§ **Set task**
In the material below, identify each line bearing the word "that". Reproduce those lines.

§ **Given material**
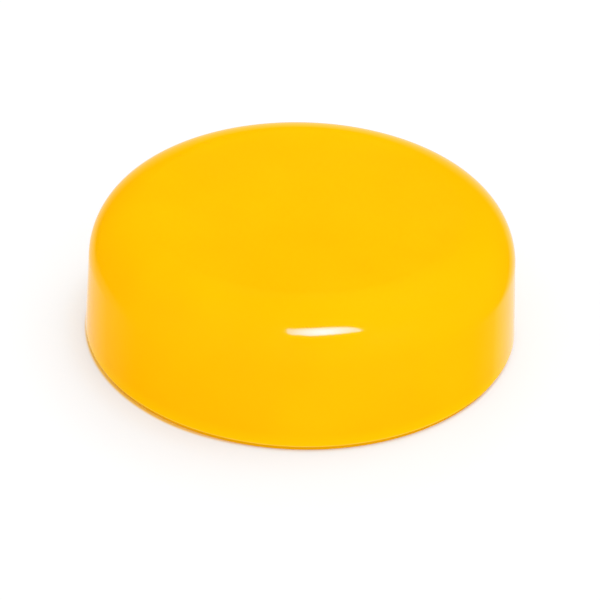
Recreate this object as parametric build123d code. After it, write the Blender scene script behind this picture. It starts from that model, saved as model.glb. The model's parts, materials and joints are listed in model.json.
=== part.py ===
from build123d import *
from math import asin, cos, degrees, radians, sin, tan
import os

# A screw-on jar lid, moulded in one piece from glossy plastic.
# It stands mouth down: the origin is the centre of the foot ring, +Z is up, sizes are in millimetres.
# Every feature is round about Z, so the whole lid is one section turned once about that axis.

# Jar neck that the lid is made for
neck_thread_diameter = 69.4
neck_thread_depth = 1.4
neck_wall = 2.9
neck_depth = 17.6
neck_clearance = 0.4

# Walls, each at its thinnest
skirt_wall = 1.4
panel_wall = 1.8

# Outside
overall_height = 23.4
skirt_draft = 4.2
edge_radius = 9.3
dish_depth = 0.9

# Stepped lip at the foot, where the two halves of the mould part
lip_height = 0.9
lip_recess = 0.45
edge_break = 0.1

# Mouth, flared to lead the neck in
lead_in_height = 1.2
lead_in_flare = 0.6

# Two seal rings, which press on the jar's rim
seal_ring_spacing = 1.5
seal_tip_width = 0.7
seal_tip_break = 0.2
seal_draft = 3.0

# Gate mark, in the middle of the underside
gate_well_diameter = 7.0
gate_well_depth = 0.3
gate_stub_diameter = 1.8
gate_stub_height = 0.4

# Worked out from the sizes above
bore_radius = neck_thread_diameter / 2 + neck_clearance
rim_middle_radius = neck_thread_diameter / 2 - neck_thread_depth - neck_wall / 2
round_height = overall_height - edge_radius
inner_edge_radius = edge_radius - panel_wall
underside_height = overall_height - dish_depth - panel_wall


def rounded_dish(centre, radius, start_angle):
    """Edge round about centre, and the dish that leaves it without a crease and sinks to the axis."""
    # the dish is part of a large ball, and its lowest point is dish_depth below the top of the round
    reach = (centre.X**2 + dish_depth**2) / (2 * dish_depth)
    slope = degrees(asin(centre.X / reach))
    ball_centre = (0, centre.Y + reach - dish_depth)
    edge = CenterArc(centre, radius, start_angle, 90 + slope - start_angle)
    dish = CenterArc(ball_centre, reach - radius, 270, slope)
    return edge, dish


def outside_half():
    """Half of the outer shape, filled in to the axis."""
    draft = radians(skirt_draft)
    centre = Vector(bore_radius + skirt_wall - edge_radius, round_height)
    wall_top = centre + Vector(cos(draft), sin(draft)) * edge_radius
    skirt_radius = wall_top.X + (wall_top.Y - lip_height) * tan(draft)
    lip_radius = skirt_radius - lip_recess
    edge, dish = rounded_dish(centre, edge_radius, skirt_draft)
    foot = Polyline(
        (0, 0), (lip_radius, 0), (lip_radius, lip_height), (skirt_radius, lip_height), wall_top
    )
    face = make_face(foot + edge + dish + Line(dish @ 0, (0, 0)))
    lip_corner = face.vertices().group_by(Axis.Y)[0].sort_by(Axis.X)[-1]
    skirt_corner = face.vertices().sort_by(Axis.X)[-1]
    return chamfer([lip_corner, skirt_corner], edge_break)


def inside_half():
    """Half of the space inside: the flared mouth, the bore for the thread, and the domed end."""
    centre = Vector(bore_radius - inner_edge_radius, round_height)
    edge, dish = rounded_dish(centre, inner_edge_radius, 0)
    wall = Polyline(
        (0, 0), (bore_radius + lead_in_flare, 0), (bore_radius, lead_in_height), edge @ 0
    )
    return make_face(wall + edge + dish + Line(dish @ 0, (0, 0)))


def seal_ring_half(radius):
    """One seal ring, drafted on both sides from its tip, and carried up through the panel."""
    tip = seal_tip_width / 2
    root = tip + (overall_height - neck_depth) * tan(radians(seal_draft))
    ring = make_face(
        Polyline(
            (radius - tip, neck_depth),
            (radius + tip, neck_depth),
            (radius + root, overall_height),
            (radius - root, overall_height),
            close=True,
        )
    )
    return chamfer(ring.vertices().group_by(Axis.Y)[0], seal_tip_break)


def middle_half(diameter, low, high):
    """Half of a plain round feature in the middle, between two heights."""
    return Pos(diameter / 4, (low + high) / 2) * Rectangle(diameter / 2, high - low)


def lid():
    """The whole lid, turned from its section."""
    well_floor = underside_height + gate_well_depth
    space = inside_half() + middle_half(gate_well_diameter, neck_depth, well_floor)
    space -= middle_half(gate_stub_diameter, well_floor - gate_stub_height, well_floor)
    for side in (-1, 1):
        space -= seal_ring_half(rim_middle_radius + side * seal_ring_spacing / 2)
    section = outside_half() - space
    return revolve(Plane.XZ * section, Axis.Z)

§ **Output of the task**
Recreate this object as parametric build123d code. After it, write the Blender scene script behind this picture. It starts from that model, saved as model.glb. The model's parts, materials and joints are listed in model.json.
# Every feature is round about Z, so the whole lid is one section turned once about that axis.
# Jar neck that the lid is made for
    """Edge round about centre, and the dish that leaves it without a crease and sinks to the axis."""